--- start ---
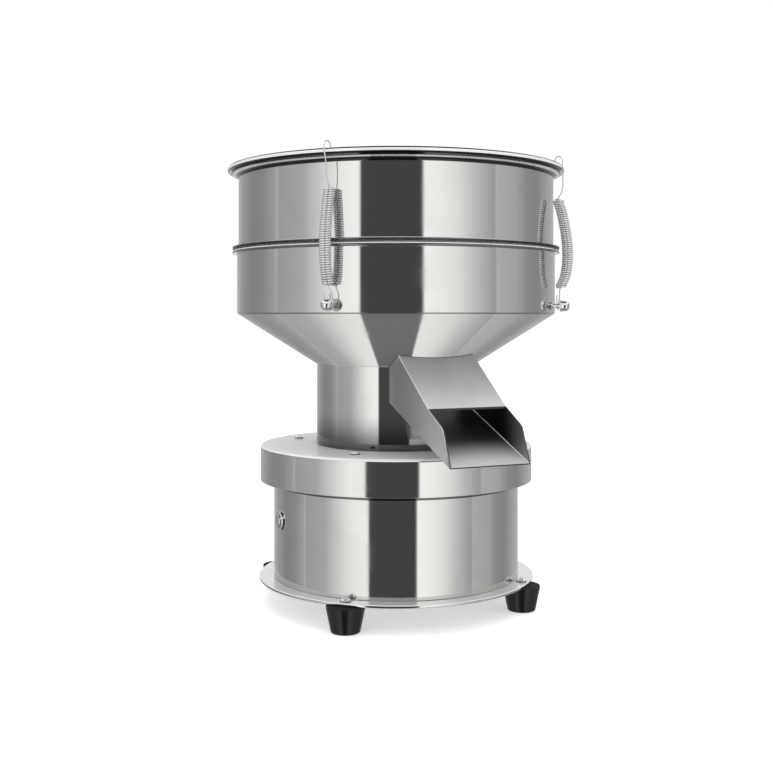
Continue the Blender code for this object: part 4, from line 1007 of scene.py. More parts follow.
# Chute: satin sheet folded into a channel with a hood, and trimmed to the neck and the funnel's cone. The
# hood ends short of the lip, and the front corner of each side is rounded.
CHUTE_SLOPE = math.radians(20.8)
CHUTE_SIDE_DEPTH = 0.0295
CHUTE_SIDE_RAKE = 0.012
CHUTE_CORNER = 0.009
HOOD_SETBACK = 0.037
HOOD_DEPTH = 0.0285
HOOD_SLOPE = math.radians(35.7)
CHUTE_BACK_SHARE = 0.7
SHEET_FOLD = 0.0010
FOLD_STEPS = 4
SEAM_SIZE = 0.0007
SEAM_OVERLAP = 0.0001
SEAM_START = 0.01
SEAM_LIP_GAP = 0.0008
CONE_RISE = 0.0447
FUNNEL_STEP = 0.0013
RIM_OVERHANG = 0.0097
SATIN_COLOUR = (0.93, 0.93, 0.935)
SATIN_ROUGHNESS = 0.34
SATIN_METALLIC = 0.8
FILM_METALLIC = 0.2
FILM_LOOKS_UP = (0.3, 0.75)
# How many brush strokes there are in a metre along each axis, and their depth
STROKES = (2600, 60, 2600)
STROKE_DEPTH = 0.000004
# Painted shade on the chute's sides, back, joints and inside, which is darkest a little behind the hood's
# edge
PAINTED_SIDE_SHADE = 0.80
PAINTED_BACK_SHADE = 0.44
JOINT_LINE = 0.0018
PAINTED_JOINT_SHADOW = 0.15
PAINTED_INSIDE_DARKEST = 0.04
PAINTED_INSIDE_WALL_SHADE = 0.6
DARK_BEHIND = 0.006
# Places in the chute's list of finishes, and the heights above its floor that tell its faces apart
INSIDE_FINISH = 1
EDGE_FINISH = 2
FOLD_FINISH = 3
MOUTH_SLACK = 0.001
FLOOR_ZONE = 0.003
FOLD_ZONE = 0.01
HOOD_ZONE = 0.015
EDGE_ZONE = 0.02

chute_low, chute_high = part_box("chute")
chute_reach = AXIS_Y - chute_low.y
chute_width = chute_high.x - chute_low.x
hood_reach = chute_reach - HOOD_SETBACK
floor_rise = SHEET / math.cos(CHUTE_SLOPE)
hood_fall = SHEET / math.cos(HOOD_SLOPE)
rim_radius = radius_of("sieve_ring")
sieve_wall_radius = rim_radius - RIM_OVERHANG
funnel_radius = sieve_wall_radius + FUNNEL_STEP
funnel_bottom, funnel_top = height_of("funnel")
crease = funnel_bottom + CONE_RISE
cone_rate = CONE_RISE / (funnel_radius - neck_radius)


def chute_floor(reach):
    """Height of the underside of the chute's floor."""
    return chute_low.z + (chute_reach - reach) * math.tan(CHUTE_SLOPE)


def hood_top(reach):
    return chute_floor(hood_reach) + HOOD_DEPTH + (hood_reach - reach) * math.tan(HOOD_SLOPE)


def drawn_mesh(name, corners, width, fold):
    """A side outline of (reach, height, fillet) corners drawn out across X, its long edges folded round."""
    shape = bmesh.new()
    outline = rounded_outline(corners, True)
    verts = [shape.verts.new((-width / 2, AXIS_Y - point.x, point.y)) for point in outline]
    side = shape.faces.new(verts)
    drawn = bmesh.ops.extrude_face_region(shape, geom=[side])
    moved = [item for item in drawn["geom"] if isinstance(item, bmesh.types.BMVert)]
    bmesh.ops.translate(shape, vec=(width, 0, 0), verts=moved)
    bmesh.ops.recalc_face_normals(shape, faces=shape.faces)
    if fold:
        rims = [
            edge for edge in shape.edges
            if abs(edge.verts[0].co.x - edge.verts[1].co.x) < SAME_PLACE
        ]
        bmesh.ops.bevel(
            shape, geom=rims, offset=fold, segments=FOLD_STEPS, profile=0.5, affect="EDGES")
    mesh = bpy.data.meshes.new(name)
    shape.to_mesh(mesh)
    shape.free()
    return mesh


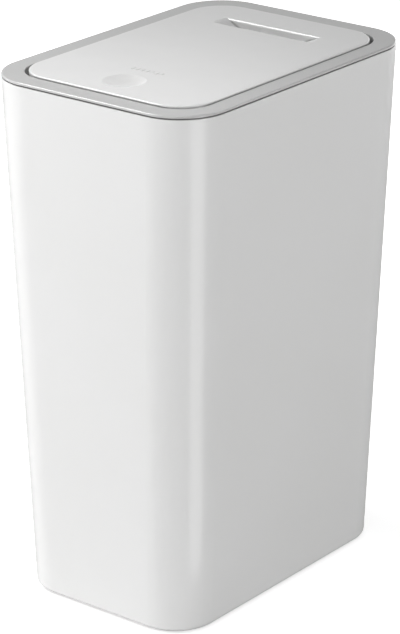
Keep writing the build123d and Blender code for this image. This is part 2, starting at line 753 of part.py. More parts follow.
--- end ---
Instructions to follow:
Return exactly what appears above, from the first line of the entries to the line with "EDGE_ZONE = 0.02", inclusive.

Written solution:
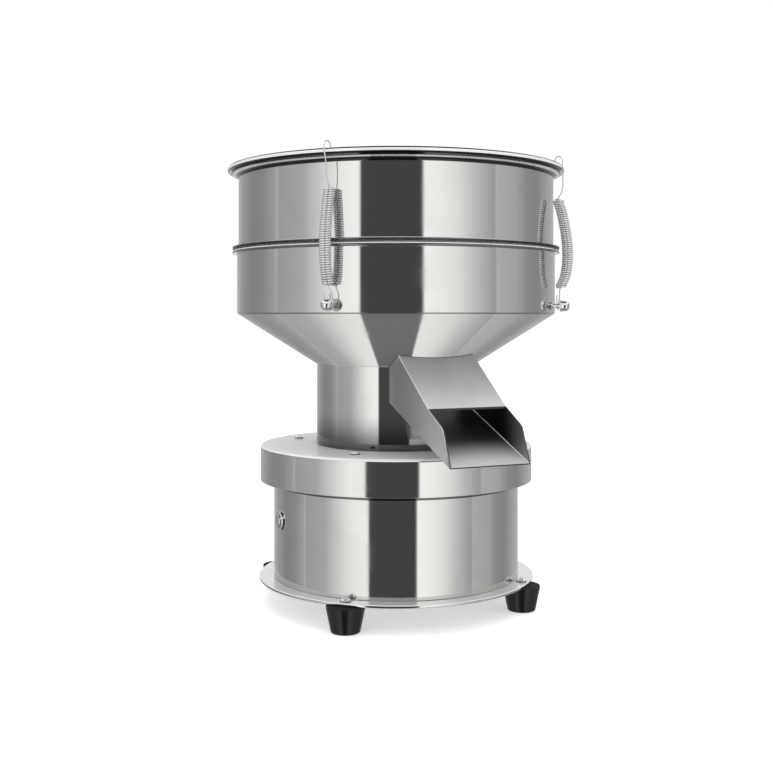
Continue the Blender code for this object: part 4, from line 1007 of scene.py. More parts follow.
# Chute: satin sheet folded into a channel with a hood, and trimmed to the neck and the funnel's cone. The
# hood ends short of the lip, and the front corner of each side is rounded.
CHUTE_SLOPE = math.radians(20.8)
CHUTE_SIDE_DEPTH = 0.0295
CHUTE_SIDE_RAKE = 0.012
CHUTE_CORNER = 0.009
HOOD_SETBACK = 0.037
HOOD_DEPTH = 0.0285
HOOD_SLOPE = math.radians(35.7)
CHUTE_BACK_SHARE = 0.7
SHEET_FOLD = 0.0010
FOLD_STEPS = 4
SEAM_SIZE = 0.0007
SEAM_OVERLAP = 0.0001
SEAM_START = 0.01
SEAM_LIP_GAP = 0.0008
CONE_RISE = 0.0447
FUNNEL_STEP = 0.0013
RIM_OVERHANG = 0.0097
SATIN_COLOUR = (0.93, 0.93, 0.935)
SATIN_ROUGHNESS = 0.34
SATIN_METALLIC = 0.8
FILM_METALLIC = 0.2
FILM_LOOKS_UP = (0.3, 0.75)
# How many brush strokes there are in a metre along each axis, and their depth
STROKES = (2600, 60, 2600)
STROKE_DEPTH = 0.000004
# Painted shade on the chute's sides, back, joints and inside, which is darkest a little behind the hood's
# edge
PAINTED_SIDE_SHADE = 0.80
PAINTED_BACK_SHADE = 0.44
JOINT_LINE = 0.0018
PAINTED_JOINT_SHADOW = 0.15
PAINTED_INSIDE_DARKEST = 0.04
PAINTED_INSIDE_WALL_SHADE = 0.6
DARK_BEHIND = 0.006
# Places in the chute's list of finishes, and the heights above its floor that tell its faces apart
INSIDE_FINISH = 1
EDGE_FINISH = 2
FOLD_FINISH = 3
MOUTH_SLACK = 0.001
FLOOR_ZONE = 0.003
FOLD_ZONE = 0.01
HOOD_ZONE = 0.015
EDGE_ZONE = 0.02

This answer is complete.